Услышанное не удивило отца Дюрана. Он тоже думал об этом, но как раз жестокость нанесённого Лорану удара и пугала его. Кто из его духовных чад мог совершить такое? Он не представлял себе произошедшего. Как это могло случиться? Лорана заманили к болоту, обрушили в темноте ему на голову нечто вроде огромного булыжника, раздели, надругались над телом и швырнули болото? Но ведь тот не мог не понимать опасности! Зачем он пришёл? Или его всё же убили в другом месте, а потом швырнули в болото? Но тогда… да, с этим не мог справиться кто-то один.
— Но тогда это те, кто весьма дружен и силён…
— Это могли бы быть Дамьен и Дюпон. Но Дамьен больше дружен с Гаттино, а Котёнок не мог убить. Это смешно. Дюпон скорее выбрал бы партнером Потье, он высокого мнения о Гастоне. Но Потье не пойдёт на убийство. Разве что ради Дофина. Нет, бред всё…
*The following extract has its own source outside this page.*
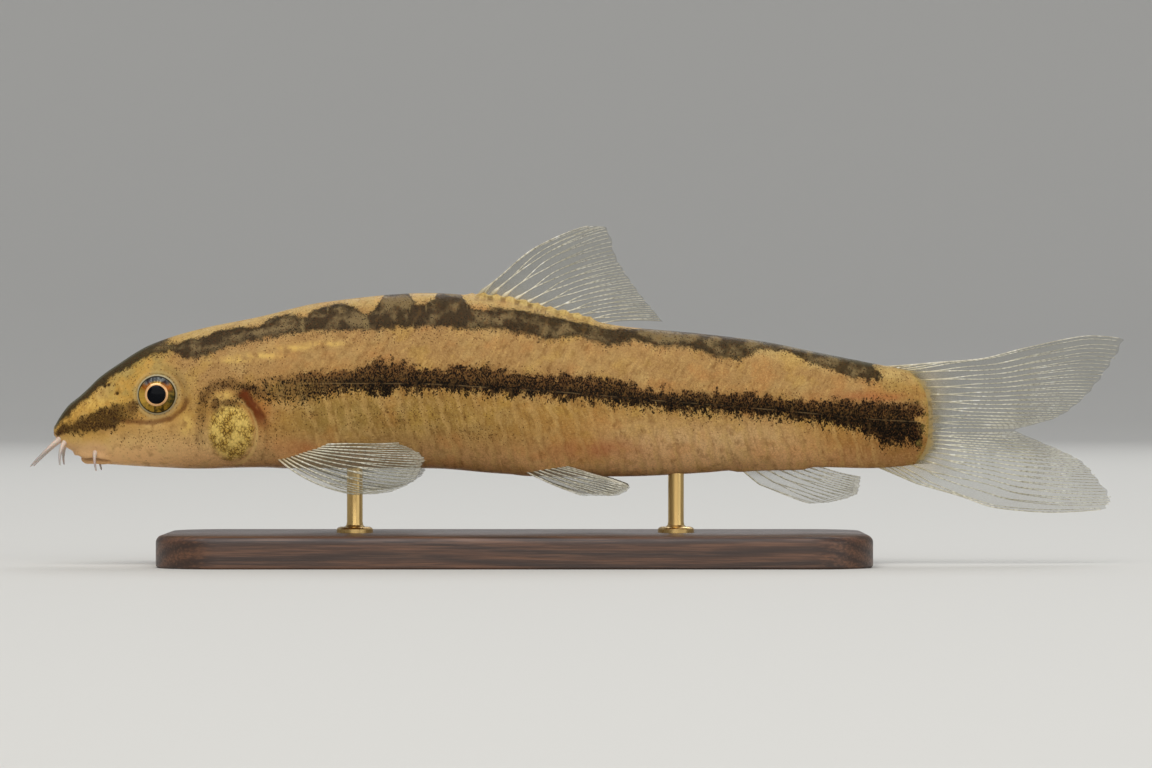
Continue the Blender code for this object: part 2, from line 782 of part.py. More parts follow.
def make_anal_fin():
    def root(share):
        along = ANAL_ROOT[0] + share * (ANAL_ROOT[1] - ANAL_ROOT[0])
        return along, 0.0, belly_of(along) + FIN_ROOT_DEPTH

    bow = lambda share: ANAL_BOW
    fin("anal_fin", root, curve_through(ANAL_TIPS), bow, ANAL_RAYS, ANAL_ROWS)


def lobe_root(lobe):
    """The root line of one lobe: along the tail's edge, round its corner and down its end to the fork."""
    edge = back_of if lobe > 0 else belly_of
    corner = STANDARD_LENGTH - TAIL_CORNER - FIN_ROOT_DEPTH
    corner_height = edge(corner) - lobe * FIN_ROOT_DEPTH

    def root(share):
        if share < LOBE_ROOT_TURN:
            along = LOBE_ROOT_START + share / LOBE_ROOT_TURN * (corner - LOBE_ROOT_START)
            return along, 0.0, edge(along) - lobe * FIN_ROOT_DEPTH
        down = (share - LOBE_ROOT_TURN) / (1 - LOBE_ROOT_TURN)
        height = corner_height + down * (FORK_HEIGHT + lobe * FORK_HALF_GAP - corner_height)
        return tail_line(height) - FIN_ROOT_DEPTH, 0.0, height

    return root


def make_tail_fin():
    lobes = (("caudal_upper_lobe", 1, UPPER_LOBE_TIPS), ("caudal_lower_lobe", -1, LOWER_LOBE_TIPS))
    for name, lobe, tips in lobes:
        bow = lambda share, lobe=lobe: (0.0, 0.0, -lobe * LOBE_BOW * (1 - share))
        fin(name, lobe_root(lobe), curve_through(tips), bow, LOBE_RAYS, LOBE_ROWS)


def make_paired_fins():
    kinds = (
        ("pectoral_fin", PECTORAL_ROOT, PECTORAL_TIPS, PECTORAL_BOWS, PECTORAL_RAYS, PECTORAL_ROWS),
        ("pelvic_fin", PELVIC_ROOT, PELVIC_TIPS, PELVIC_BOWS, PELVIC_RAYS, PELVIC_ROWS),
    )
    for stem, roots, tips, bows, rays, rows in kinds:
        for suffix, side in (("left", LEFT), ("right", RIGHT)):

            def root(share, roots=roots, side=side):
                along, height = (first + share * (last - first) for first, last in zip(*roots))
                spot, normal = skin_frame(along, height, side)
                return spot - PAIRED_ROOT_DEPTH * normal

            def tip(share, line=curve_through(tips), side=side):
                along, out, height = line(share)
                return along, side * out, height

            def bow(share, bows=bows, side=side):
                along, out, height = (first + share * (last - first) for first, last in zip(*bows))
                return along, side * out, height

            fin(f"{stem}_{suffix}", root, tip, bow, rays, rows)


def make_base():
    """The stand's plate: a rectangle with round corners and a softened top edge."""
    walnut = material("stand_walnut", BASE_WALNUT, 0.4)
    outline = []
    for quarter, (sign_x, sign_y) in enumerate(((1, 1), (-1, 1), (-1, -1), (1, -1))):
        for step in range(7):
            turn = math.pi / 2 * (quarter + step / 6)
            x = sign_x * (BASE_LENGTH / 2 - BASE_CORNER) + BASE_CORNER * math.cos(turn)
            y = sign_y * (BASE_WIDTH / 2 - BASE_CORNER) + BASE_CORNER * math.sin(turn)
            outline.append((x * MM, y * MM))
    mesh = bpy.data.meshes.new("stand_base")
    shape = bmesh.new()
    low = shape.faces.new([shape.verts.new((x, y, 0.0)) for x, y in outline])
    raised = bmesh.ops.extrude_face_region(shape, geom=[low])
    top = [item for item in raised["geom"] if isinstance(item, bmesh.types.BMVert)]
    bmesh.ops.translate(shape, verts=top, vec=(0, 0, BASE_THICKNESS * MM))
    rim = [e for e in shape.edges if all(v.co.z > BASE_THICKNESS * MM / 2 for v in e.verts)]
    bmesh.ops.bevel(shape, geom=rim, offset=BASE_BEVEL * MM, segments=2, profile=0.5, affect="EDGES")
    bmesh.ops.recalc_face_normals(shape, faces=shape.faces)
    shape.to_mesh(mesh)
    shape.free()
    base = bpy.data.objects.new("stand_base", mesh)
    bpy.context.scene.collection.objects.link(base)
    mesh.materials.append(walnut)
    low = BASE_THICKNESS - ROD_IN_BASE - GAP - SNOUT_ABOVE_FLOOR
    high = BASE_THICKNESS + ROD_ROOM_ABOVE_BASE - SNOUT_ABOVE_FLOOR
    cut = [rod_between("rod_room", along, low, high, ROD_RADIUS + GAP) for along in ROD_ALONGS.values()]
    return combine(base, cut, "DIFFERENCE")


def make_rods():
    brass = material("stand_brass", ROD_BRASS, 0.25, 1.0)
    for name, along in ROD_ALONGS.items():
        low = BASE_THICKNESS - ROD_IN_BASE - SNOUT_ABOVE_FLOOR
        rod_between(name, along, low, belly_of(along) + ROD_IN_BODY, ROD_RADIUS, finish=brass)


def main():
    for old in list(bpy.data.objects):
        bpy.data.objects.remove(old)
    make_head()
    make_lower_jaw()
    make_eyes()
    make_gill_covers()
    make_barbels()
    make_trunk()
    make_tail_stalk()
    make_dorsal_fin()
    make_anal_fin()
    make_tail_fin()
    make_paired_fins()
    make_base()
    make_rods()


main()
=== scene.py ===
"""Dresses the solids of a two-striped loach as a life-size display model.

It makes one wet skin, eyes, barbels, clear rayed fins, and a walnut stand with two brass rods. A place on
the fish is (along, out, height) in millimetres, as in the solids: along is the distance behind the snout tip,
out is the distance to the right of the middle plane, and height is above the snout tip.
"""

import json
import math

import bmesh
import bpy
import numpy as np
from bpy.props import FloatProperty, FloatVectorProperty, IntProperty, PointerProperty
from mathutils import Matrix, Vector

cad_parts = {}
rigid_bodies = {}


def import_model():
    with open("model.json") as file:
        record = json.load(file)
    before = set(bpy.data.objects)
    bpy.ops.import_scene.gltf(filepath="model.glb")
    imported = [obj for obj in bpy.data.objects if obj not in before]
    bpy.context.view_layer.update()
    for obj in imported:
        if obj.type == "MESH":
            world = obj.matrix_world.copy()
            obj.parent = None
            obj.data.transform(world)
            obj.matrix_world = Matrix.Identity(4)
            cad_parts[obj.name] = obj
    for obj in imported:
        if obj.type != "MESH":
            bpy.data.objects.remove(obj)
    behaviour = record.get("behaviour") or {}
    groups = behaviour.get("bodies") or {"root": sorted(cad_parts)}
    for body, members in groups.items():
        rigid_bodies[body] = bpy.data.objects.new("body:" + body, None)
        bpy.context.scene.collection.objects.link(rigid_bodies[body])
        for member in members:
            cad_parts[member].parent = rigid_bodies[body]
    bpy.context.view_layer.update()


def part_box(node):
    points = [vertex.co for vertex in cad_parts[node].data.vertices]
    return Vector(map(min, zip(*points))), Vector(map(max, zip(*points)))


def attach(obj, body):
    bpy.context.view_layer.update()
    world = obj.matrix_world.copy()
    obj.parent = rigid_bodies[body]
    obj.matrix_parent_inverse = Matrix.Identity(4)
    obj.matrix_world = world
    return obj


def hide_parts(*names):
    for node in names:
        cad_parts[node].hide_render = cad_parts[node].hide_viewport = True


bl_info = {
    "name": "Loach display model",
    "version": (1, 0, 0),
    "blender": (4, 5, 0),
    "location": "3D View > Sidebar > Loach",
    "description": "Builds the skin, fins, eyes and stand of a life-size loach model over its solids",
    "category": "Object",
}

for old in list(bpy.data.objects):
    bpy.data.objects.remove(old)
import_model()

MM = 0.001
LEFT, RIGHT = -1, 1
SIDES = {"left": LEFT, "right": RIGHT}

# The body's sizes in millimetres, as in the solids
STANDARD_LENGTH = 81.6
TOTAL_LENGTH = 100.6
SNOUT_ABOVE_FLOOR = 12.4
BASE_CENTRE_ALONG = 43.0
SWAY_START = 40.0
TAIL_SWAY = 3.0

# Along, back and belly height, half width, widest line as a share of the depth, squareness above and below it
BODY_STATIONS = (
    (0.0, 0.60, -0.40, 0.50, 0.45, 2.0, 2.2),
    (0.4, 1.30, -0.95, 0.98, 0.44, 2.0, 2.3),
    (1.3, 2.52, -1.57, 1.52, 0.43, 2.0, 2.4),
    (2.3, 3.33, -2.04, 1.90, 0.42, 2.0, 2.5),
    (3.1, 4.06, -2.75, 2.15, 0.42, 2.0, 2.5),
    (4.1, 5.04, -2.93, 2.42, 0.42, 2.0, 2.5),
    (6.0, 6.40, -3.07, 2.88, 0.42, 2.0, 2.5),
    (8.8, 8.10, -3.24, 3.42, 0.42, 2.0, 2.5),
    (13.5, 9.61, -3.42, 4.10, 0.42, 2.0, 2.5),
    (19.0, 10.74, -3.30, 4.52, 0.43, 2.0, 2.5),
    (25.0, 12.11, -3.36, 4.72, 0.44, 2.0, 2.4),
    (35.0, 12.98, -3.40, 4.75, 0.45, 1.95, 2.3),
    (41.5, 12.43, -3.88, 4.60, 0.46, 1.95, 2.2),
    (47.1, 11.12, -4.18, 4.32, 0.47, 1.95, 2.2),
    (53.0, 9.88, -4.16, 3.92, 0.48, 1.95, 2.1),
    (60.2, 9.20, -3.84, 3.42, 0.49, 1.95, 2.1),
    (66.0, 8.48, -3.38, 2.95, 0.50, 1.95, 2.0),
    (71.4, 7.40, -3.30, 2.42, 0.50, 1.95, 2.0),
    (76.0, 6.50, -3.40, 1.85, 0.50, 1.95, 2.0),
    (79.3, 5.85, -3.20, 1.30, 0.50, 2.0, 2.0),
    (81.6, 5.20, -2.80, 0.90, 0.50, 2.0, 2.0),
)
GILL_LINE = ((-4.2, 18.6), (-1.7, 19.7), (0.2, 19.9), (2.0, 19.3), (3.9, 18.1), (6.7, 17.6), (12.0, 17.8))
TAIL_MIDDLE_HEIGHT = 1.1
TAIL_HALF_DEPTH = 4.9
TAIL_CORNER = 2.4
TAIL_ROUNDING = 3.2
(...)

Гораций де Шалон тоже бесился, понимая, что задуманное является единственной возможностью понять совершённое с Лораном де Венсаном и раскрыть преступление, и решись он подсказать кому-то из питомцев, что всё происходящее — рождественский маскарад, фарс и буффонада, они снова неминуемо обречены будут оказаться в тупике. Кусок не лез в горло. Но больше всего педагога злило недоверие, которое он прочёл в глазах отцов Эзекьеля и Аврелия. Его попросили не покидать палаты лазарета, соседней с той, где лежал Дюран, так еще и некоторое время тихо обсуждали, не запереть ли его там? Он знал, что отцы надзиратели уже заняли свои посты в спальне их класса. Все пятеро находились под неусыпным надзором. Котёнка, после окончания службы ринувшегося в лазарет, туда не просто не пустили, а убедительно попросили не мелькать под ногами: сейчас отец Жизмон придет исповедовать и соборовать отца Дюрана. Ему нужно подготовиться к последней исповеди… Никто не ожидал такого, но ночью ему стало совсем худо, и Эммеран Дешан сказал, осмотрев его, что, дескать, он не Бог, и медицина тут бессильна…
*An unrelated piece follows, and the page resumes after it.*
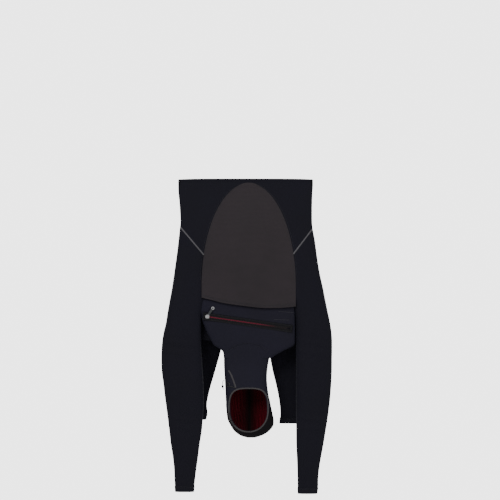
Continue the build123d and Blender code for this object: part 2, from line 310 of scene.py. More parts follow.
# The lining's band is painted shade: the pile is darkened to near black within about 36 mm of x = 9, down the
# middle of the deep hood where shade falls
PLUSH = Finish(
    "red_plush", (0.060, 0.0004, 0.0045), Pattern.PILE, 1.2, 0.5, 0.85, 0.05, (0.9, 0.1, 0.2), 0.1,
    mottle=0.6, band=(9, -717, 90, 36, 2, (0.0030, 0.0002, 0.0004)),
)
WOVEN = Finish("zip_tape", (0.0035, 0.0035, 0.0045), Pattern.WEAVE, 0.9, 0.1, 0.8, specular=0.15)
TEETH = Finish(
    "zip_teeth", (0.13, 0.0025, 0.018), Pattern.MOULDED, 2.0, 0.05, 0.5, specular=0.3,
    fade=(40, 95, (0.006, 0.003, 0.004)), band=(-126, -419, -8.3, 1.5, 2.1, (0.006, 0.003, 0.004)),
)
METAL = Finish("plated_metal", (0.80, 0.80, 0.81), Pattern.BRUSHED, 0.6, 0.02, 0.2, metal=1.0, mottle=0.08)
DARK_METAL = Finish("dark_metal", (0.03, 0.03, 0.032), Pattern.BRUSHED, 0.6, 0.02, 0.4, metal=1.0, mottle=0.1)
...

Эмиль покачнулся, но поддерживаемый отцом Эрминием, дошёл до спальни. Там сидел Дамьен де Моро с лицом напряженным и тёмным. Он только что обегал всю коллегию — от гимнастических кортов до трапезной в поисках отца Горация, но того нигде не было. Он, значит, не отходит от Дюрана, а, следовательно, дело, и впрямь, худо. Подошли мрачные Потье с д'Этранжем. Филипп был просто убит болезнью отца Дюрана, Гастон, плюхнувшись на кровать и откинувшись на подушку, мрачно смотрел в потолок. Котёнок тихо рыдал в подушку. Как это могло случиться? Он же чувствовал себя лучше… Последним пришёл Дюпон. Он оглядел своих одноклассников и почесал макушку.
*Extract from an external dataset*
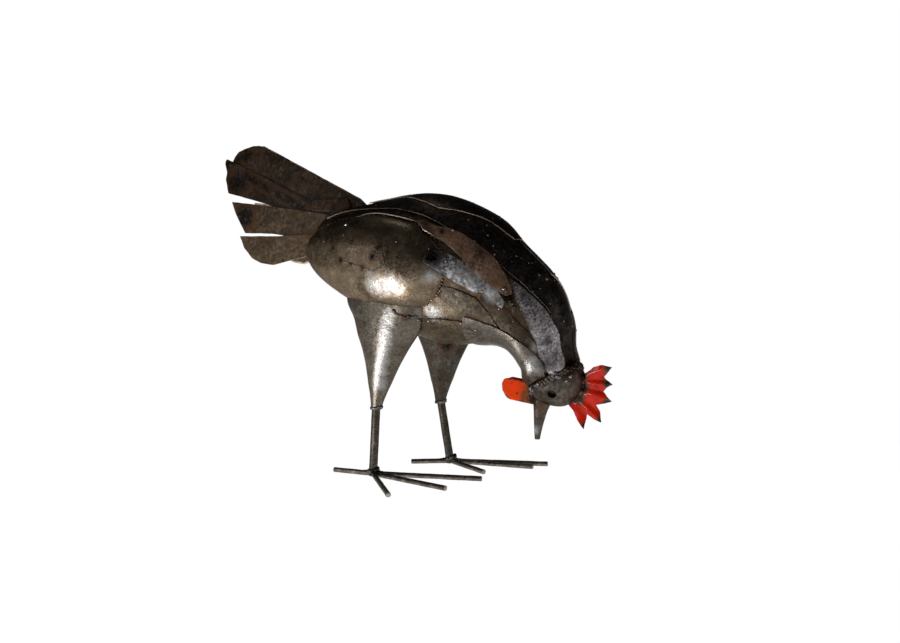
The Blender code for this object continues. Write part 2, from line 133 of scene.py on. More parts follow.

— Да полно вам, так ли всё серьезно?
Ответом на его недоумённый вопрос были новые рыдания Эмиля. Повисло молчание, снова нарушенное Мишелем Дюпоном, подошедшим к де Моро. Он был единственным, кто не проявлял видимых признаков уныния и скорби. Всё это может оказаться и неправдой, заявил он. Отцу Дюрану — тридцать один год, и это совсем не те годы, когда отправляются на тот свет. Котёнок заверещал, что Дешану верит, а тот сказал, что отец Дюран умирает!! Эмиль захлебнулся слезами.